Por Ana Larriel
Ilustración: Federico Mercante
Desde el año pasado estoy escribiendo sobre el amor, las relaciones y los vínculos. En principio porque cayeron en mis manos algunas lecturas hermosas que me hicieron girar la cabeza hacia el tema.
Y en segundo lugar porque me enamoré.
No solo me enamoré, cosa que me ha pasado unas cuantas veces a los largo de mis 35 años, sino que empecé una relación que podríamos llamar romántica con alguien. O sea: a esa persona también le han pasado cosas conmigo (algo bastante menos frecuente en mi vida).
Desde entonces rebalso de angustia. Frecuentemente tengo la sensación de haber perdido las coordenadas: no sé muy bien qué hacer, qué pensar, cómo responder un mensaje, si mandar o no un audio, si decir que si o que no, si no decir… Estoy insoportable.
Tengo más de una década de análisis encima, años de lectura y escritura sobre el amor, el deseo, el goce y el síntoma. Otros tantos años pensando las parejas, los vínculos, el poliamor, la responsabilidad afectiva, etcétera.
Hace más de una década, también, decidí llevar adelante mis relaciones -todas, no solamente las románticas- en lo que podemos pensar como poliamor no jerárquico. O sea, mis amigxs son tan importantes como mis vínculos románticos o mi familia sanguínea.
La señora inglesa de 43 años con la que estoy saliendo lleva sus relaciones de la misma forma.
Con todo y a pesar de todo esto ¿por qué me tiembla tanto la estructura cada vez que el amor pasa?
Creo que principalmente porque carezco de representaciones, de ideas, de palabras para poder pensar las relaciones sexo afectivas o románticas. Y ustedes podrán decir: “Con todo lo que leíste ¿no se te ocurre nada?”. Sí, se me ocurre, pero para mis pacientes.
Porque cuando se trata de mí, me encuentro luchando contra aquellas primeras ideas que otrxs usaron para hablar de mí, con las que me armaron: mi nombre, mi cuerpo, la idea misma de quién soy.
Esas ideas y representaciones también dicen sobre lxs otrxs y sobre la forma de vincularme con esxs otrxs. Dicen sobre lo que es deseable, lo que es bueno, lo que es imposible y lo que es malo.
Eso significó que pensar en relaciones implicara necesariamente la monogamia, la heterosexualidad y la jerarquía (porque un amigx jamás podría ser pensado en el mismo nivel que una pareja). Relaciones con un único objetivo: exclusividad, convivencia y reproducción.

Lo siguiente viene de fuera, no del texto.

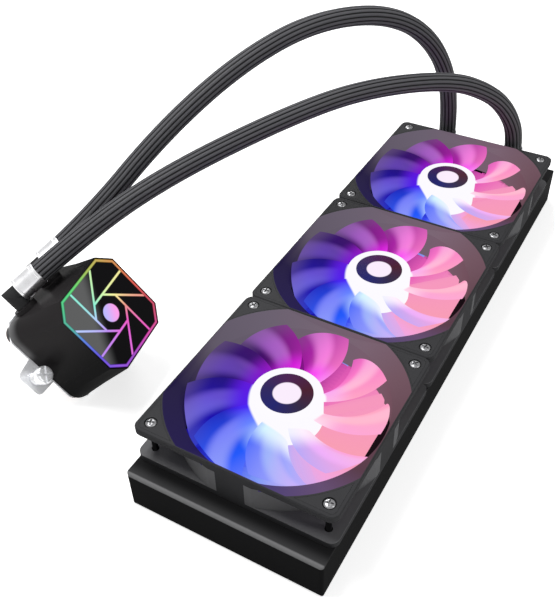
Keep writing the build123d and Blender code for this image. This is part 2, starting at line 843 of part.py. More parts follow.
def hose_route(name):
    root, corner, outlet = elbow_places(name)
    start = corner + outlet * hose_start
    end = Vector(-copysign(port_spread / 2, elbow_sides[name]), port_y, hose_end_z)
    last = end + Vector(0, 0, hose_last[name])
    return [start, start + outlet * hose_first[name], *[Vector(*p) for p in hose_points[name]], last, end]


def bend_radii(points):
    radii = []
    for before, here, after in zip(points, points[1:], points[2:]):
        run_in, run_out = here - before, after - here
        turn = radians(run_in.get_angle(run_out))
        radii.append(0.45 * min(run_in.length, run_out.length) / tan(turn / 2))
    return radii


def hose(name):
    points = hose_route(name)
    radii = bend_radii(points)
    with BuildPart() as tube:
        with BuildLine() as route:
            FilletPolyline(*points, radius=radii)
        with BuildSketch(Plane(origin=points[0], z_dir=points[1] - points[0])):
            Circle(hose_d / 2)
        sweep()
    length = route.wires()[0].length
    section = pi * hose_d**2 / 4
    print(name, "hose radii", [round(r) for r in radii], "length", round(length, 1))
    print(name, "hose volume over section times length", round(tube.part.volume / section / length, 4))
    return tube


for name in hose_points:
    save(hose(name), f"hose_{name}")


# Crimped metal ferrule round a hose end, with a turned-in rim and a flare at the fitting
def ferrule(start, direction):
    outer_r = ferrule_bore_r + ferrule_t
    square_to_axis = Plane(origin=start, z_dir=direction)
    with BuildPart() as sleeve:
        with BuildSketch(Plane(origin=start, x_dir=direction, z_dir=square_to_axis.x_dir)):
            with BuildLine():
                Polyline(
                    (-ferrule_rim, elbow_r),
                    (-ferrule_rim, outer_r + ferrule_flare),
                    (ferrule_flare_l / 2, outer_r + ferrule_flare),
                    (ferrule_flare_l, outer_r),
                    (ferrule_l - ferrule_rim, outer_r),
                    (ferrule_l - ferrule_rim, ferrule_bore_r),
                    (0, ferrule_bore_r),
                    (0, elbow_r),
                    close=True,
                )
            make_face()
        revolve(axis=Axis(start, direction))
    return sleeve


for name in elbow_sides:
    root, corner, outlet = elbow_places(name)
    save(ferrule(corner + outlet * hose_start, outlet), f"ferrule_{name}")

with BuildPart() as port_ferrules:
    with BuildSketch(Plane.XY.offset(hose_end_z)):
        with Locations((0, port_y)):
            with GridLocations(port_spread, 0, 2, 1):
                Circle(ferrule_bore_r + ferrule_t)
                Circle(ferrule_bore_r, mode=Mode.SUBTRACT)
    extrude(amount=ferrule_l)
save(port_ferrules, "port_ferrules")
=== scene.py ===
import math

import bpy
import numpy as np
from mathutils import Matrix, Vector


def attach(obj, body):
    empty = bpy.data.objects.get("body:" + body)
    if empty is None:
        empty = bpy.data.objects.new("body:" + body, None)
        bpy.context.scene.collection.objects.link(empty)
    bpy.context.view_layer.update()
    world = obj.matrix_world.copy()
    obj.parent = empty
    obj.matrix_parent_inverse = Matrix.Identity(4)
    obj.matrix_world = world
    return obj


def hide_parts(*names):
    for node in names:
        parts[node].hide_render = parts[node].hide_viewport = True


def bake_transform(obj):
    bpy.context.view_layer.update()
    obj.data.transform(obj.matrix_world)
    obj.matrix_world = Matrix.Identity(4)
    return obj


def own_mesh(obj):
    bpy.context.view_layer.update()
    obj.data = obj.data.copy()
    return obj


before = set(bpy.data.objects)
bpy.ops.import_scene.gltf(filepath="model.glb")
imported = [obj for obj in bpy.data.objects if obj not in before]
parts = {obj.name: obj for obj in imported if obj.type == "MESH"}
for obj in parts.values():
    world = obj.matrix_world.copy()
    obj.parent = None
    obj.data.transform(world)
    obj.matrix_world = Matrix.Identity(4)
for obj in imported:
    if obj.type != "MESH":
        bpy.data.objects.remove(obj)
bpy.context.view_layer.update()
print("frame loaded:", len(parts), "nodes")

fanCentres = (-0.12, 0.0, 0.12)


# small helpers for the modelling steps

def pickNothing():
    bpy.ops.object.select_all(action="DESELECT")


def pickOnly(piece):
    pickNothing()
    piece.select_set(True)
    bpy.context.view_layer.objects.active = piece


def applyAll(piece):
    # bake the modifiers, then put the place into the mesh
    pickOnly(piece)
    for modifier in list(piece.modifiers):
        bpy.ops.object.modifier_apply(modifier=modifier.name)
    bpy.ops.object.transform_apply(location=True, rotation=True, scale=True)


def addModifier(piece, kind, **settings):
    pickOnly(piece)
    bpy.ops.object.modifier_add(type=kind)
    modifier = piece.modifiers[-1]
    for key, value in settings.items():
        setattr(modifier, key, value)


# small helpers for the shader trees

def screenColour(red, green, blue):
    # 0 to 255 as seen on a screen, to the linear colour that a shader takes
    def linear(value):
        value /= 255
        return value / 12.92 if value <= 0.04045 else ((value + 0.055) / 1.055) ** 2.4
    return (linear(red), linear(green), linear(blue), 1.0)


def addNode(tree, kind, values=None, **settings):
    node = tree.nodes.new(kind)
    for key, value in settings.items():
        setattr(node, key, value)
    for key, value in (values or {}).items():
        node.inputs[key].default_value = value
    return node


def joinUp(tree, source, target):
    tree.links.new(source, target)


def setSocket(tree, socket, value):
    # a number or a screen colour stays on the socket, an output is linked to it
    if isinstance(value, tuple):
        socket.default_value = screenColour(*value)
    elif isinstance(value, (int, float)):
        socket.default_value = value
    else:
        joinUp(tree, value, socket)


def calc(tree, operation, *values, clamp=False):
    node = addNode(tree, "ShaderNodeMath", operation=operation, use_clamp=clamp)
    for socket, value in zip(node.inputs, values):
        setSocket(tree, socket, value)
    return node.outputs[0]


def mixColours(tree, share, first, second, blend="MIX"):
    # inputs 6 and 7 of a Mix node are its two colours, output 2 is the mixed one
    node = addNode(tree, "ShaderNodeMix", data_type="RGBA", blend_type=blend)
    for index, value in ((0, share), (6, first), (7, second)):
        setSocket(tree, node.inputs[index], value)
    return node.outputs[2]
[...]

Crecí en Lambaré, un barrio pegado a Asunción, la capital de Paraguay. Ahí cuando la gente se enteraba a través de La Lela, la almacenera, que alguna chica se iba a casar con un hombre todo era festejo. Para mi madre y mi abuela, las mujeres solas que me criaron, aparecía una luz de esperanza: quizás a mi hermana y a mi también algún día nos tocara la suerte de que alguien, un hombre, nos quisiera tanto como para pedirnos matrimonio y nos diera una casa y le diéramos hijos.
A mis 35 años, cuando no quiero ser madre, me atraen las personas queer. No quiero convivir con nadie y mi deseo más grande es un doctorado. Carezco de palabras para pensar el amor, para pensar este amor que sí me pasa, pero que no tiene traducción al guaraní.
En su libro “En caso de amor. Psicopatología de la Vida Amorosa”, la filósofa y psicoanalista Anne Dufourmantelle nos habla de las lealtades infantiles: esas ideas, esos lugares, esos destinos en los que quedamos ubicados en la infancia y a los que aún somos leales.
Pienso que para hacer posible esta relación hoy tengo que traicionar a las palabras que me nombraron. Traicionar esas lealtades y ser subversiva, revolucionaria. Exponerme al riesgo de que me nombren otras cosas y ocupar espacios nuevos en los que el amor, cualquiera sea, tenga la forma y el nombre que tenga, me atraviese.